Numbers aside, second-home purchases tend to be more emotional than primary homes. After all, vacation-home buyers are motivated by desire more than by need. “As people get older, their dreams and desires still are needing to be fulfilled, and one way they’re doing it is by investing in second homes,” says Steve Crandall, owner of Tectonics II Ltd., a Nelson County builder specializing in mountain retreats. These days, second-home buyers are looking less for an investment and more for a personal retreat. In fact, purchases of personal vacation homes last year accounted for 14 percent of all existing- and new-home sales nationally.
“In the old days, less than a quarter used their second homes year round,” says Cliff Wells of Century 21 Nachman in Norfolk. “Sandbridge, for instance, was a summer home. People would rent them out in the winter to teachers. Now, three-quarters of them use them year round.” Currently, 84 properties are available in Sandbridge, ranging in price from $520,000 to $2.3 million for a nine-bedroom, 7½-bath waterfront property.
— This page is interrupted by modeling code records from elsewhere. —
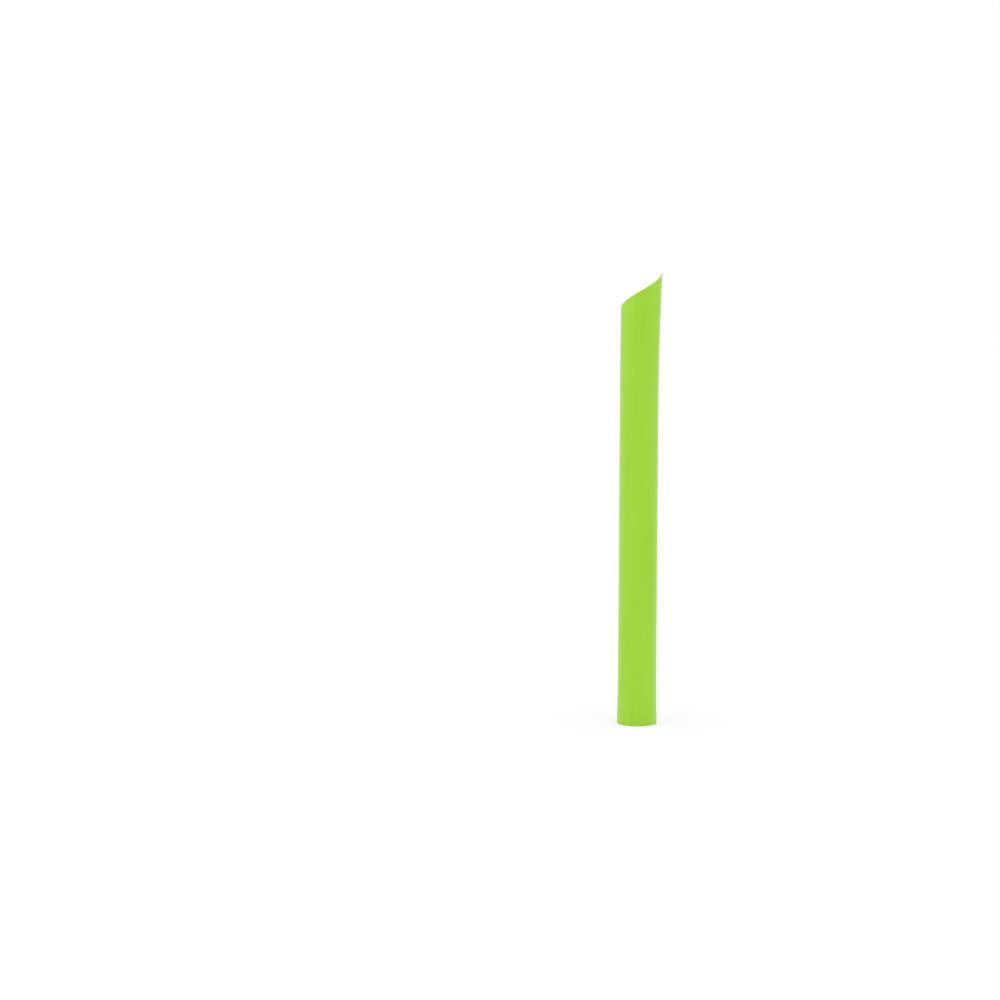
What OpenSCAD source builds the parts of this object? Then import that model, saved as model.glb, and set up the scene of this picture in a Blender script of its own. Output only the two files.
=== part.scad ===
// A wide drinking straw, extruded as one plain tube.
// One end is cut square and the other is slanted to a point that pierces a sealed cup.
// The straw stands on its square end, with the point towards +X. All sizes are in millimetres.

/* [Tube] */
// Outside diameter of the round barrel
tube_d = 12; // [8:0.5:14]
// Thickness of the extruded wall
wall = 0.3; // [0.2:0.05:0.5]
// Length from the square end to the tip of the point
straw_length = 140; // [90:1:260]

/* [Slanted cut] */
// Angle of the blade from a square cut, on the pressed tube
cut_angle = 31; // [10:1:45]
// Radius left in the two side folds of the tube while it is pressed for the cut
fold_r = 1.5; // [0.5:0.25:2.5]

/* [Square end] */
// How far the blade left the square end wider on each side
foot_spread = 0.27; // [0.05:0.01:0.4]
// Height at which the square end has sprung back to round
foot_reach = 19; // [8:1:30]

/* [Pointed end] */
// How far the pressing left the pointed end wider on each side, at the middle of the cut
point_spread = 0.25; // [0.05:0.05:0.4]
// How far the pointed end has bent aside by its tip
point_bend = 0.55; // [0:0.05:1]
// Length below the cut over which the pointed end has sprung back to the round and straight barrel
point_reach = 30; // [8:1:36]

/* [Surface] */
// Number of flats round the two sprung ends
flats = 72; // [48:12:96]

/* [Hidden] */
tube_r = tube_d / 2;
bore_r = tube_r - wall;
// Pressed, the tube is half its girth wide, less what its two side folds take up
half_girth = PI * tube_r;
fold_arc = PI / 2 * fold_r;
pressed_w = half_girth - 2 * (fold_arc - fold_r);
cut_rise = pressed_w * tan(cut_angle);
low_side_z = straw_length - cut_rise;
mid_cut_z = straw_length - cut_rise / 2;
barrel_top_z = low_side_z - point_reach;
// The ends run this far into the barrel, with faces this far inside its wall, so that they join cleanly
lap = 1;
tuck = 0.01;
foot_steps = 5;
point_steps = 9;

// How far across the pressed tube a place on its girth lies, from the fold where the point will be
function fold_x(arc) = fold_r * (1 - cos(90 * arc / fold_arc));
function pressed_x(arc) =
    arc < fold_arc ? fold_x(arc)
    : arc < half_girth - fold_arc ? arc - fold_arc + fold_r
    : pressed_w - fold_x(half_girth - arc);

// Height of the slanted edge at each angle from the point: straight while pressed, a wave once round
function cut_z(angle) = straw_length - pressed_x(half_girth * min(angle, 360 - angle) / 180) * tan(cut_angle);

// Spread of the wall at each height, from nothing at the barrel
function foot_spread_at(z) = foot_spread * pow(max(0, 1 - z / foot_reach), 2);
function climb(z) = max(0, z - barrel_top_z) / (mid_cut_z - barrel_top_z);
function point_spread_at(z) = point_spread * pow(climb(z), 2);
function point_bend_at(z) = point_bend * pow(max(0, z - barrel_top_z) / (straw_length - barrel_top_z), 2);

// A point on an oval section, set aside towards +X: as much narrower front to back as it is wider side to side
function oval_point(r, spread, aside, angle, z) = [
    (r + spread) * cos(angle) + aside,
    (r - spread) * sin(angle),
    z
];

// One ring of the square end, and one of the pointed end whose top ring is the slanted edge itself
function foot_ring(r, step) = [
    for (i = [0 : flats - 1])
        let (z = (foot_reach + lap) * step / foot_steps)
        oval_point(r, foot_spread_at(z), 0, 360 * i / flats, z)
];
function point_ring(r, step) = [
    for (i = [0 : flats - 1])
        let (angle = 360 * i / flats)
        let (start_z = barrel_top_z - lap)
        let (z = start_z + (cut_z(angle) - start_z) * step / point_steps)
        oval_point(r, point_spread_at(z), point_bend_at(z), angle, z)
];

// Faces of an open-ended wall between an outer and an inner stack of rings, from the lowest ring to the highest
function wall_faces(steps) =
    let (inner = (steps + 1) * flats)
    let (top = steps * flats)
    concat(
        [
            for (s = [0 : steps - 1], i = [0 : flats - 1])
                let (a = s * flats + i, b = s * flats + (i + 1) % flats)
                each [
                    [a, a + flats, b + flats],
                    [a, b + flats, b],
                    [inner + a, inner + b + flats, inner + a + flats],
                    [inner + a, inner + b, inner + b + flats]
                ]
        ],
        [
            for (i = [0 : flats - 1])
                let (j = (i + 1) % flats)
                each [
                    [i, j, inner + j],
                    [i, inner + j, inner + i],
                    [top + i, inner + top + i, inner + top + j],
                    [top + i, inner + top + j, top + j]
                ]
        ]
    );

module sprung_foot() {
    outside = [for (s = [0 : foot_steps]) each foot_ring(tube_r - tuck, s)];
    inside = [for (s = [0 : foot_steps]) each foot_ring(bore_r + tuck, s)];
    polyhedron(points = concat(outside, inside), faces = wall_faces(foot_steps));
}

module sprung_point() {
    outside = [for (s = [0 : point_steps]) each point_ring(tube_r - tuck, s)];
    inside = [for (s = [0 : point_steps]) each point_ring(bore_r + tuck, s)];
    polyhedron(points = concat(outside, inside), faces = wall_faces(point_steps));
}

// The round barrel, a revolved profile. Both its ends narrow to a wedge that runs inside the sprung ends.
module round_barrel() {
    mid_r = tube_r - wall / 2;
    rotate_extrude($fn = flats)
        polygon([
            [mid_r, foot_reach - lap],
            [tube_r, foot_reach],
            [tube_r, barrel_top_z],
            [mid_r, barrel_top_z + lap],
            [bore_r, barrel_top_z],
            [bore_r, foot_reach]
        ]);
}

module straw() {
    color("yellowgreen")
        union() {
            sprung_foot();
            round_barrel();
            sprung_point();
        }
}

straw();
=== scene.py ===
import math

import bpy
from mathutils import Matrix


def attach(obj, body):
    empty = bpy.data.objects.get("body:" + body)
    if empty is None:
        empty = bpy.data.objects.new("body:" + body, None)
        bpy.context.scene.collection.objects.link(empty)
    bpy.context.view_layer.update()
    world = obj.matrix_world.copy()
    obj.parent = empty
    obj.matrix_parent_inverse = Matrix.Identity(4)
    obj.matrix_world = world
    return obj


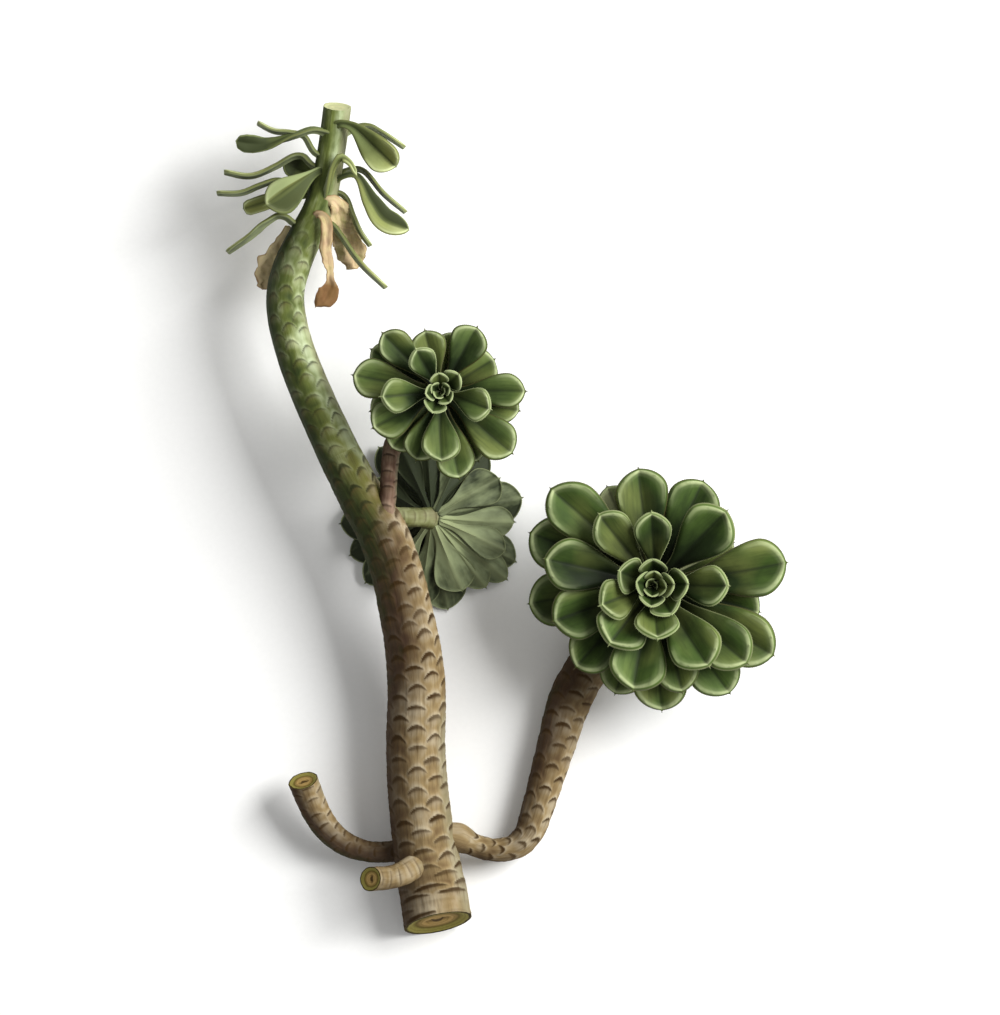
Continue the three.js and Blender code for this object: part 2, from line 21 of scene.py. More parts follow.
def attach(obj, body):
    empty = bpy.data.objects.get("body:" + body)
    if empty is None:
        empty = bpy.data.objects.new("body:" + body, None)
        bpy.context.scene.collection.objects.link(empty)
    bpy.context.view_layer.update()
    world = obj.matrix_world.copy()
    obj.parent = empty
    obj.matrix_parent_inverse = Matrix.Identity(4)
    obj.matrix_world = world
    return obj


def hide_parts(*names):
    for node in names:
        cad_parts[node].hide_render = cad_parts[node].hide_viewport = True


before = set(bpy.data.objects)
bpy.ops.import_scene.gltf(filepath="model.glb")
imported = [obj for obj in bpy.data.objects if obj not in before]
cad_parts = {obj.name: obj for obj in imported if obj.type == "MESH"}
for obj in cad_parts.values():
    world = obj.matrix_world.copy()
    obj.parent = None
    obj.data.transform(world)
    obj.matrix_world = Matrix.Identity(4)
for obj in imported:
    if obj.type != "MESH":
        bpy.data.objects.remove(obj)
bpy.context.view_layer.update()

log = logging.getLogger("aeonium")

MM = 0.001
BODY = "root"
SHIFT = np.array([0.15, 0.05, 0.0])  # from the drawing's middle to the part's origin, in mm
UP = np.array([0.0, 0.0, 1.0])

Array = np.ndarray
Point = tuple[float, ...]

# Stem lines, foot first: x, y, z of the middle and the radius there, in mm
MAIN_STEM: list[Point] = [
    (-31.9, -202.8, 16.1, 17.2),
    (-33.8, -190, 17, 17),
    (-36.3, -177, 18.8, 16.6),
    (-39.5, -158, 21, 15.7),
    (-41.8, -138, 23, 15.2),
    (-43, -112, 25.5, 14.8),
    (-42.6, -84, 29.3, 14.5),
    (-44.5, -64, 33, 14),
    (-48, -45, 37, 13.3),
    (-53, -24, 40.6, 12.8),
    (-60.5, -4, 43, 12.5),
    (-68.5, 9, 44, 11.6),
    (-76, 23, 44.6, 11),
    (-85, 41, 44.7, 10.6),
    (-93.5, 60, 45, 10.3),
    (-101.5, 80, 45, 9.9),
    (-106.5, 97.5, 45, 9.6),
    (-108, 112, 44.5, 9.4),
    (-105, 126, 43.7, 9.2),
    (-98, 141.5, 43.2, 8.6),
    (-91.5, 155, 43, 7.8),
    (-87.6, 169, 43, 7.2),
    (-84.8, 186, 43.5, 7),
    (-82, 206.5, 44.5, 7.1),
]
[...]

Despite opportunities for appreciation, real estate — especially prime, resort-worthy property — is finite. While building continues at places like Smith Mountain Lake and the Roanoke Valley, boomers chasing their retirement dreams are venturing beyond resort areas and other obvious locales to find their private hideaway.
For instance, Crandall notices that more people are coming to his rural county and surrounds, where stoplights are few and far between, and locals claim the fictional John Boy Walton as one of their most notable “residents.” “We have 12 wineries, two breweries and a distillery,” notes Crandall. “We’ve even got a guy roasting coffee beans. It’s a cool place to visit. People come here and fall in love with it.”
Crandall and other builders remain optimistic that another flurry of building is around the corner. After buyers snap up the deals created by the overbuilding of the last four years, boomers will still be looking for a comfy place to land. “Buyers are still there,” says Crandall. It could be two months, he says; it could be six. “It’s an evolution.”